Set exercise = Using the data below, repeat all of it precisely.
________________________________________
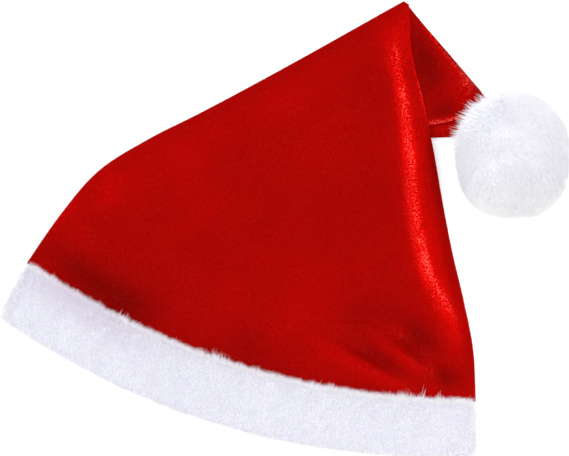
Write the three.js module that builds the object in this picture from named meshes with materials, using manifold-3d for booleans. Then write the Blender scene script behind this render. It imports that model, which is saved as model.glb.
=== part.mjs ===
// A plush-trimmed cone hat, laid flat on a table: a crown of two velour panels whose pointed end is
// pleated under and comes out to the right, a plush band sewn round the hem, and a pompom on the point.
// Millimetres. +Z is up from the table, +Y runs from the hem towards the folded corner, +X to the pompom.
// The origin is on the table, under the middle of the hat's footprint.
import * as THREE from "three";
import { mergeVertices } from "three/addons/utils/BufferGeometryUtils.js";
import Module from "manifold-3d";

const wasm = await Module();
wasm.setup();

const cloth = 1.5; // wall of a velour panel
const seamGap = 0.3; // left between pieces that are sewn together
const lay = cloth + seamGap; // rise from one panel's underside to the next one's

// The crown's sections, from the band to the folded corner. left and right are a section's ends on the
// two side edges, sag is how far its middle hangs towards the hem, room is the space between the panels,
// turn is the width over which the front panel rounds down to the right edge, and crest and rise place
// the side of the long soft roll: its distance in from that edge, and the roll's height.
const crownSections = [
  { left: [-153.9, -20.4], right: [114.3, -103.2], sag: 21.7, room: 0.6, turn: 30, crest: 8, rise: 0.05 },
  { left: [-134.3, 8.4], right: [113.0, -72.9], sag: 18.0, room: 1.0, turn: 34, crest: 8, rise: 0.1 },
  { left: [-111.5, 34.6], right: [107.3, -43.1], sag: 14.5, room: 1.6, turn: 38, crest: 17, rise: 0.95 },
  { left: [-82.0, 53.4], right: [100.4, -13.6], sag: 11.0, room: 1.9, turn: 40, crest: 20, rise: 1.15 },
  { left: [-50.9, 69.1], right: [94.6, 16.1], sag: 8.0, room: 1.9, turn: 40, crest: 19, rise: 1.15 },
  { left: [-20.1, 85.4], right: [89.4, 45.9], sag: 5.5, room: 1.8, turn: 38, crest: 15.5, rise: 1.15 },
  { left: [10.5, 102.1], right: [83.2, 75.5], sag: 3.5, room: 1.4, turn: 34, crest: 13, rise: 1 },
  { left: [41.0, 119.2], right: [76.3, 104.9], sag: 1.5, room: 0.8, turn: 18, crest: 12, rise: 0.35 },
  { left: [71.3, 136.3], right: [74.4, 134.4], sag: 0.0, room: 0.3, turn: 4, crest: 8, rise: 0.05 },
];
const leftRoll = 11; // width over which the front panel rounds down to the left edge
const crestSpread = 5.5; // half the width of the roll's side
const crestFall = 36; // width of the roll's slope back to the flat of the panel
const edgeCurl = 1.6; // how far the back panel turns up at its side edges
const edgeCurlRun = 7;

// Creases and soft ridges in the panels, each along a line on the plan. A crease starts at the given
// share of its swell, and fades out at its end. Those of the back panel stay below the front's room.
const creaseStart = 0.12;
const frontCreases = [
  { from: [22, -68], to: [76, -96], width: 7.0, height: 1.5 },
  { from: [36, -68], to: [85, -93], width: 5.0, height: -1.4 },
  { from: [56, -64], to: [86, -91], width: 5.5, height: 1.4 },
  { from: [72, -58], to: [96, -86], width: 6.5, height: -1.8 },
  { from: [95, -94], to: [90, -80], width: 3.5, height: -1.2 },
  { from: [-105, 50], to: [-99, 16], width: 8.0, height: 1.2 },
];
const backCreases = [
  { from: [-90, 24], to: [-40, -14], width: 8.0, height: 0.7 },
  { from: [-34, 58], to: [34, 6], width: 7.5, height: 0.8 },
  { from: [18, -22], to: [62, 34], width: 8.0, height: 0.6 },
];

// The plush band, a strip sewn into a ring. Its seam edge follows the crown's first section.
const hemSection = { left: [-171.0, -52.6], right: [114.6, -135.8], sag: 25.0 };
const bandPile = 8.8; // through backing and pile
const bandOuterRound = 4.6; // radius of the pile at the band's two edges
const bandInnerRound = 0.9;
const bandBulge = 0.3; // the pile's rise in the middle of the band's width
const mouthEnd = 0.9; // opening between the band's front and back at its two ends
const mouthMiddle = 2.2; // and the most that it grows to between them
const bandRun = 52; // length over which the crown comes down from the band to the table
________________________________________
Exercise result =
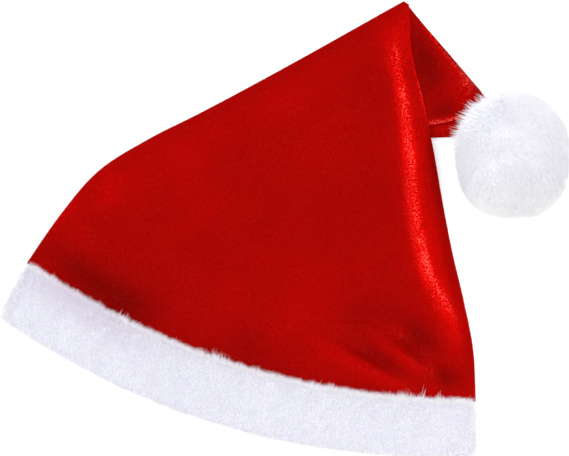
Write the three.js module that builds the object in this picture from named meshes with materials, using manifold-3d for booleans. Then write the Blender scene script behind this render. It imports that model, which is saved as model.glb.
=== part.mjs ===
// A plush-trimmed cone hat, laid flat on a table: a crown of two velour panels whose pointed end is
// pleated under and comes out to the right, a plush band sewn round the hem, and a pompom on the point.
// Millimetres. +Z is up from the table, +Y runs from the hem towards the folded corner, +X to the pompom.
// The origin is on the table, under the middle of the hat's footprint.
import * as THREE from "three";
import { mergeVertices } from "three/addons/utils/BufferGeometryUtils.js";
import Module from "manifold-3d";

const wasm = await Module();
wasm.setup();

const cloth = 1.5; // wall of a velour panel
const seamGap = 0.3; // left between pieces that are sewn together
const lay = cloth + seamGap; // rise from one panel's underside to the next one's

// The crown's sections, from the band to the folded corner. left and right are a section's ends on the
// two side edges, sag is how far its middle hangs towards the hem, room is the space between the panels,
// turn is the width over which the front panel rounds down to the right edge, and crest and rise place
// the side of the long soft roll: its distance in from that edge, and the roll's height.
const crownSections = [
  { left: [-153.9, -20.4], right: [114.3, -103.2], sag: 21.7, room: 0.6, turn: 30, crest: 8, rise: 0.05 },
  { left: [-134.3, 8.4], right: [113.0, -72.9], sag: 18.0, room: 1.0, turn: 34, crest: 8, rise: 0.1 },
  { left: [-111.5, 34.6], right: [107.3, -43.1], sag: 14.5, room: 1.6, turn: 38, crest: 17, rise: 0.95 },
  { left: [-82.0, 53.4], right: [100.4, -13.6], sag: 11.0, room: 1.9, turn: 40, crest: 20, rise: 1.15 },
  { left: [-50.9, 69.1], right: [94.6, 16.1], sag: 8.0, room: 1.9, turn: 40, crest: 19, rise: 1.15 },
  { left: [-20.1, 85.4], right: [89.4, 45.9], sag: 5.5, room: 1.8, turn: 38, crest: 15.5, rise: 1.15 },
  { left: [10.5, 102.1], right: [83.2, 75.5], sag: 3.5, room: 1.4, turn: 34, crest: 13, rise: 1 },
  { left: [41.0, 119.2], right: [76.3, 104.9], sag: 1.5, room: 0.8, turn: 18, crest: 12, rise: 0.35 },
  { left: [71.3, 136.3], right: [74.4, 134.4], sag: 0.0, room: 0.3, turn: 4, crest: 8, rise: 0.05 },
];
const leftRoll = 11; // width over which the front panel rounds down to the left edge
const crestSpread = 5.5; // half the width of the roll's side
const crestFall = 36; // width of the roll's slope back to the flat of the panel
const edgeCurl = 1.6; // how far the back panel turns up at its side edges
const edgeCurlRun = 7;

// Creases and soft ridges in the panels, each along a line on the plan. A crease starts at the given
// share of its swell, and fades out at its end. Those of the back panel stay below the front's room.
const creaseStart = 0.12;
const frontCreases = [
  { from: [22, -68], to: [76, -96], width: 7.0, height: 1.5 },
  { from: [36, -68], to: [85, -93], width: 5.0, height: -1.4 },
  { from: [56, -64], to: [86, -91], width: 5.5, height: 1.4 },
  { from: [72, -58], to: [96, -86], width: 6.5, height: -1.8 },
  { from: [95, -94], to: [90, -80], width: 3.5, height: -1.2 },
  { from: [-105, 50], to: [-99, 16], width: 8.0, height: 1.2 },
];
const backCreases = [
  { from: [-90, 24], to: [-40, -14], width: 8.0, height: 0.7 },
  { from: [-34, 58], to: [34, 6], width: 7.5, height: 0.8 },
  { from: [18, -22], to: [62, 34], width: 8.0, height: 0.6 },
];

// The plush band, a strip sewn into a ring. Its seam edge follows the crown's first section.
const hemSection = { left: [-171.0, -52.6], right: [114.6, -135.8], sag: 25.0 };
const bandPile = 8.8; // through backing and pile
const bandOuterRound = 4.6; // radius of the pile at the band's two edges
const bandInnerRound = 0.9;
const bandBulge = 0.3; // the pile's rise in the middle of the band's width
const mouthEnd = 0.9; // opening between the band's front and back at its two ends
const mouthMiddle = 2.2; // and the most that it grows to between them
const bandRun = 52; // length over which the crown comes down from the band to the table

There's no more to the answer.